BENJAMIN BARBER was a busy man in the Clinton years. He was officially a professor of politics at Rutgers University in New Jersey. But he was also a frequent presence at Camp David and the White House, where he participated in intellectual "outreach" sessions with the president. In his spare time, he didn't hesitate to fire off memos and speech ideas to Clinton aides, too.
Mr. Barber recounts these activities in "The Truth of Power: Intellectual Affairs in the Clinton White House," but with a kind of sadness, for despite his fondest hopes, the Clinton presidency was, for him, a disappointment, never quite fulfilling its glowing promise. And Mr. Clinton was himself a maddeningly elusive figure.
Even so, the entire book is an exercise in hero worship, and not surprisingly. If one standard for success for any White House is the president's relations with intellectuals, and their regard for him, then Bill Clinton was the most successful president since John Kennedy, who famously brought intellectuals into his campaign and his administration, with Arthur Schlesinger serving as a liaison between the two worlds. A little history from that era may put Mr. Barber's "intellectual affair" in perspective.
Mr. Schlesinger's outreach efforts helped secure for Kennedy the kind of gushing treatment that was so ubiquitous at the time; indeed, it continues even today. (See Time magazine's recent, fulsome story on the Kennedy family, complete with a glamorous picture of Jack and Jackie on the cover.) Mr. Schlesinger offered his own contribution to the Kennedy hagiography with "A Thousand Days," which won the Pulitzer Prize.
In a certain way, courting intellectuals was easier in the Kennedy years. Then, most American intellectuals belonged to the consensus school of liberal anticommunism. The upheavals of the mid and late 1960s, though, changed all that. Lyndon Johnson felt the sting of a radical break-off when Johnson's successor to Mr. Schlesinger, Eric Goldman, organized a White House Conference on the Arts in 1965. It was supposed to be an anodyne event, but the invited guests used the occasion to make public their displeasure with Johnson's Vietnam policy. Unsurprisingly, Goldman left the White House soon after.

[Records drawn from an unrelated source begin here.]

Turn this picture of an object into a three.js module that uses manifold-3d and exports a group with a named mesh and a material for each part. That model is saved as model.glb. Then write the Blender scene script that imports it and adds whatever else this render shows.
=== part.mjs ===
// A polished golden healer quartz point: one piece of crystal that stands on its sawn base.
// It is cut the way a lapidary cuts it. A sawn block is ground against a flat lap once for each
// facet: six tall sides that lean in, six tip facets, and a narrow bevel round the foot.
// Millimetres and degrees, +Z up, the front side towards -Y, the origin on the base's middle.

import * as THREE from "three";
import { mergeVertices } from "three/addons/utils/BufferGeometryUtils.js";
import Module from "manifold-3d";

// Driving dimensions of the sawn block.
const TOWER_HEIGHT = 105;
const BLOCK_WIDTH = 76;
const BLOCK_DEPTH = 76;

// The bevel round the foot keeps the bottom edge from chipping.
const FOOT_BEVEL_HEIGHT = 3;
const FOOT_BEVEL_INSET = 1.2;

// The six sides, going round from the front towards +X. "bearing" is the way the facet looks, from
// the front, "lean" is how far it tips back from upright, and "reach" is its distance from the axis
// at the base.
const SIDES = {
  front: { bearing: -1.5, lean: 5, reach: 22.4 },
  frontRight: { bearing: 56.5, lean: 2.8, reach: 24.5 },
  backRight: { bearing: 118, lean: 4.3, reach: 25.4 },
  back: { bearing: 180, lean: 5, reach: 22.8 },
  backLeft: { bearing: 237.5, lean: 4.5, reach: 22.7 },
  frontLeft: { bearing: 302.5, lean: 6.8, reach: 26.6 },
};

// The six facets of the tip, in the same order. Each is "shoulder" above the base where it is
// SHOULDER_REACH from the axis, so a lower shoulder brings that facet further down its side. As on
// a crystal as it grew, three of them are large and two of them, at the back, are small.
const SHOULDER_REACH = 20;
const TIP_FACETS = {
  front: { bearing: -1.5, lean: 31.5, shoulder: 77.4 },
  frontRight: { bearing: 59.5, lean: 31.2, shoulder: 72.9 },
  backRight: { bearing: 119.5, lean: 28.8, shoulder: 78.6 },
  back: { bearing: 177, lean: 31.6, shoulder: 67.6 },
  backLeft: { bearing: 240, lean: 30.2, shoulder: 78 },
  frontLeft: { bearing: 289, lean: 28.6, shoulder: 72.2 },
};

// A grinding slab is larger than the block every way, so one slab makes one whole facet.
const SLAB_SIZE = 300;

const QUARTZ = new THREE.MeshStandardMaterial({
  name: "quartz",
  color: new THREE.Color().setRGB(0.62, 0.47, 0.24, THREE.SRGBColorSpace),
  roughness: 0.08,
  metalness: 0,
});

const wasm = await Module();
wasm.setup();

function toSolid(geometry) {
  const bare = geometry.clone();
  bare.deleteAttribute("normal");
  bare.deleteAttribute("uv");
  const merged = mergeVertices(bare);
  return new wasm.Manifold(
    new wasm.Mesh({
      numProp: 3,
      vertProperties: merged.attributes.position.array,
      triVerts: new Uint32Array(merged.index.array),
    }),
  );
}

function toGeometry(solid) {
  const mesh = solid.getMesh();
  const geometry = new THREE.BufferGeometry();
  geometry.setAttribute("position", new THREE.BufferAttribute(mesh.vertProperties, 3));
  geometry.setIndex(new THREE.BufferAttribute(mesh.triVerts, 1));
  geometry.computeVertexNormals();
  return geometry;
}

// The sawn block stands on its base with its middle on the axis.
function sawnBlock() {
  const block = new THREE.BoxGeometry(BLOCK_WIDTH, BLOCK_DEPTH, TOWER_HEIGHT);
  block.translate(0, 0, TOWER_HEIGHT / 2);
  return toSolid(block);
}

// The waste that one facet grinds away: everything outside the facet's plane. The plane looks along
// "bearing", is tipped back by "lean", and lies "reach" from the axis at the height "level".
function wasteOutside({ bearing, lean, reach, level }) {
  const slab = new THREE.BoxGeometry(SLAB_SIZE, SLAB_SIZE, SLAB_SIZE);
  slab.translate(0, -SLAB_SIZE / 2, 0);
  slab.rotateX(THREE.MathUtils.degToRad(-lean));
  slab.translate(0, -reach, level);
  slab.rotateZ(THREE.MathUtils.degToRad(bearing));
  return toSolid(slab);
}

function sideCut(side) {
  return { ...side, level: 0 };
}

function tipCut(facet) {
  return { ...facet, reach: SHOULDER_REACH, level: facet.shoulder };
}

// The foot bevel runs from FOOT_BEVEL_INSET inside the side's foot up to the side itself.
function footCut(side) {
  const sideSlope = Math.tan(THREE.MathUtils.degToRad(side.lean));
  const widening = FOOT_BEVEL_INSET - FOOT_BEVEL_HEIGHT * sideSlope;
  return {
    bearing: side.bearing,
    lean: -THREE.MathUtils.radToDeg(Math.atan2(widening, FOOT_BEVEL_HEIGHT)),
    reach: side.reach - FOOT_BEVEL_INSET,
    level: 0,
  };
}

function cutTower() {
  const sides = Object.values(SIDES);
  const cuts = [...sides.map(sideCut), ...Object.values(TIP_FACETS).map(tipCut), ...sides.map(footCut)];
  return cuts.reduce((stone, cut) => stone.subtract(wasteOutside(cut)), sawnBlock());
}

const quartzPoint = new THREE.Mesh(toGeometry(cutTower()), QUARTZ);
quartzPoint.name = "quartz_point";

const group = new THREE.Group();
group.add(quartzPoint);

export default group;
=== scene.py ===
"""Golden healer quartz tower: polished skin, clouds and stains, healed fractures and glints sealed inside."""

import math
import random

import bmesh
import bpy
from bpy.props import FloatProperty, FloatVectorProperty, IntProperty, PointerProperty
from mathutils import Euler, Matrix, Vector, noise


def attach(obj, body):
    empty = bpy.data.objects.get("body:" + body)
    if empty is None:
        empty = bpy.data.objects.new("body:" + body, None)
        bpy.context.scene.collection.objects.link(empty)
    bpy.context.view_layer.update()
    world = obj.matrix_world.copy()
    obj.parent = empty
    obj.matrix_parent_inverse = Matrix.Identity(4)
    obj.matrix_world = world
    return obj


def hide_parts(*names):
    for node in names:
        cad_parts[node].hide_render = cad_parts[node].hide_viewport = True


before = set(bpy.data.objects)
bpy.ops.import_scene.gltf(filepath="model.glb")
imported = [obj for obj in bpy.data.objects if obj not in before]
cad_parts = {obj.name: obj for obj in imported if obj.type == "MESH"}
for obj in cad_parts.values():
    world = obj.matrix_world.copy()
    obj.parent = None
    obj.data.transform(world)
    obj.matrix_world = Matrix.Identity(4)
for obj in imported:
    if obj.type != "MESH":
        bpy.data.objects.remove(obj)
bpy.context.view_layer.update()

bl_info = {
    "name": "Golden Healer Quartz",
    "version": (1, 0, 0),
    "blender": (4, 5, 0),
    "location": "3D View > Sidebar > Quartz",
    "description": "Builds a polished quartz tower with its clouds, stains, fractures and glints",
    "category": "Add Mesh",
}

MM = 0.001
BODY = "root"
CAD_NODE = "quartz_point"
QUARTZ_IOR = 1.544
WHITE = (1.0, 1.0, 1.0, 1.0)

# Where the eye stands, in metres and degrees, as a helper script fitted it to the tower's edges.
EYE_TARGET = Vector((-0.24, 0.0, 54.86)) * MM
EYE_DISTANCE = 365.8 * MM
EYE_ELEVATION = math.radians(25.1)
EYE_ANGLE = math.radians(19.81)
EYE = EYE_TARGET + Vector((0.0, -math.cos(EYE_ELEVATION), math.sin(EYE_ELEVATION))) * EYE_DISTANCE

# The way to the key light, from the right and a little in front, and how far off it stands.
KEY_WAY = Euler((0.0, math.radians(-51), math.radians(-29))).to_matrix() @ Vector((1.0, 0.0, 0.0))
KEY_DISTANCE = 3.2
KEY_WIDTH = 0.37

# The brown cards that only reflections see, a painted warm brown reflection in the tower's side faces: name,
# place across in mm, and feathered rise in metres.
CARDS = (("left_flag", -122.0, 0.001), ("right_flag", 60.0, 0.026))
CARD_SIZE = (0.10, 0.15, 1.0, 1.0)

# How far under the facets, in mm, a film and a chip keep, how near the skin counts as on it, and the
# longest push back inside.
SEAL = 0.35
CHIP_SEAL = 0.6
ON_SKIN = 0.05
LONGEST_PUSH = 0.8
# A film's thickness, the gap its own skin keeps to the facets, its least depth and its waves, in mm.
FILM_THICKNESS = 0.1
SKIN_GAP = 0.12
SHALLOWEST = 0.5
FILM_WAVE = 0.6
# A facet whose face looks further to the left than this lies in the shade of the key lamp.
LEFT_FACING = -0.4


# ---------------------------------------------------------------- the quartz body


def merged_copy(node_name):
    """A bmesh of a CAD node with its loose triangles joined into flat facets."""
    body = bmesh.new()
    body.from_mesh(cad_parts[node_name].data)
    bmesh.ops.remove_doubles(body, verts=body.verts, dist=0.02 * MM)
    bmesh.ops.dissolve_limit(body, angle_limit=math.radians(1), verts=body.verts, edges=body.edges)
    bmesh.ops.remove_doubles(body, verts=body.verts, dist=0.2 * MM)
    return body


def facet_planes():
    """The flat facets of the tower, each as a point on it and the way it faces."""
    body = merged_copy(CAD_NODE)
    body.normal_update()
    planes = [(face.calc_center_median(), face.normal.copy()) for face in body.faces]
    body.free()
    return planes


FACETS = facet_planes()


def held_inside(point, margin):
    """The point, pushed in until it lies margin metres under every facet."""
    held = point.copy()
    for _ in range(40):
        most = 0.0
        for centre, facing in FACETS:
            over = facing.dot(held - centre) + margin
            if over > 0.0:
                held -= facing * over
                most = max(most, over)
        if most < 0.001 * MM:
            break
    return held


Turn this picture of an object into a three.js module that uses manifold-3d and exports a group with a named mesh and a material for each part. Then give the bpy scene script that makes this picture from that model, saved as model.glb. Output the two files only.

Intellectuals were sparse among Republicans when Richard Nixon entered the White House in 1969, so he hired Pat Moynihan, a Democrat who had no use for the radicals. Mr. Moynihan told Nixon to cultivate conservative intellectuals if he could, if only to counter the liberal establishment. He was especially concerned about college graduates, warning Nixon that every time an old-school liberal retired from the New York Times, their young replacements joined the ranks of the "Maoist faction on West 43rd Street." Mr. Moynihan advised Nixon to look to disaffected Democrats like Irving Kristol and Nathan Glazer, who were in the process of creating the neoconservative movement.
As it happened, the neoconservatives arrived about 10 years later. Martin Anderson, called "Ronald Reagan's one-man think tank," brought together all kinds of conservative intellectuals -- neocons, libertarians, anticommunists -- to staff the Reagan administration.
Which brings us to Bill Clinton. He always understood the usefulness of intellectuals. In his presidential campaign, he associated himself with the thinkers around the Democratic Leadership Council -- quasi-neocons who could not quite bring themselves to become Republican -- to show that he was a different kind of Democrat. This maneuver distanced him from the McGovernites who had dominated the party for two decades.
Once in power, Mr. Clinton did not consult the DLC very much. But he did still see the value of cultivating intellectuals. Thus Mr. Barber joined a circle of professors and writers, including Amitai Etzioni, William Galston and Robert ("Bowling Alone") Putnam, for semi-regular chats with the president. ("The shared cashews, however, really were a problem. Every time I casually reached out with my right hand to take a nut, the president's large left hand shot out like cobra's head, dropping over the mouth of the cup, blocking my access.") George Stephanopoulos told Mr. Barber, referring to Mr. Barber's book on globalism, that "he was tired of Clinton pulling out a copy of Jihad vs. McWorld at every other meeting and talking about its relevance."
All of this courtship served Mr. Clinton well throughout his presidency, but especially during the Monica Lewinsky affair. The intellectual establishment overwhelmingly backed Mr. Clinton during the crisis -- signing petitions and ads declaring, among other things, that perjury in the service of sexual adventures was not an impeachable offense. Princeton's Sean Wilentz even testified on Mr. Clinton's behalf before Congress.
So Mr. Clinton received a great deal of help from intellectuals. But what did he give them in return? Not much. Mr. Clinton had a capacity, notes Mr. Barber, "to represent existentially groups for whom he did not deliver the goods -- a vital point for identity politics."
Mr. Barber's use of the word "affairs" in his subtitle is no accident. After eight years of seduction, he felt used and came to the conclusion that intellectuals may not belong in the White House but on the outside, shaping ideas in the world at large. It is surprising that it took him eight years to reach this conclusion.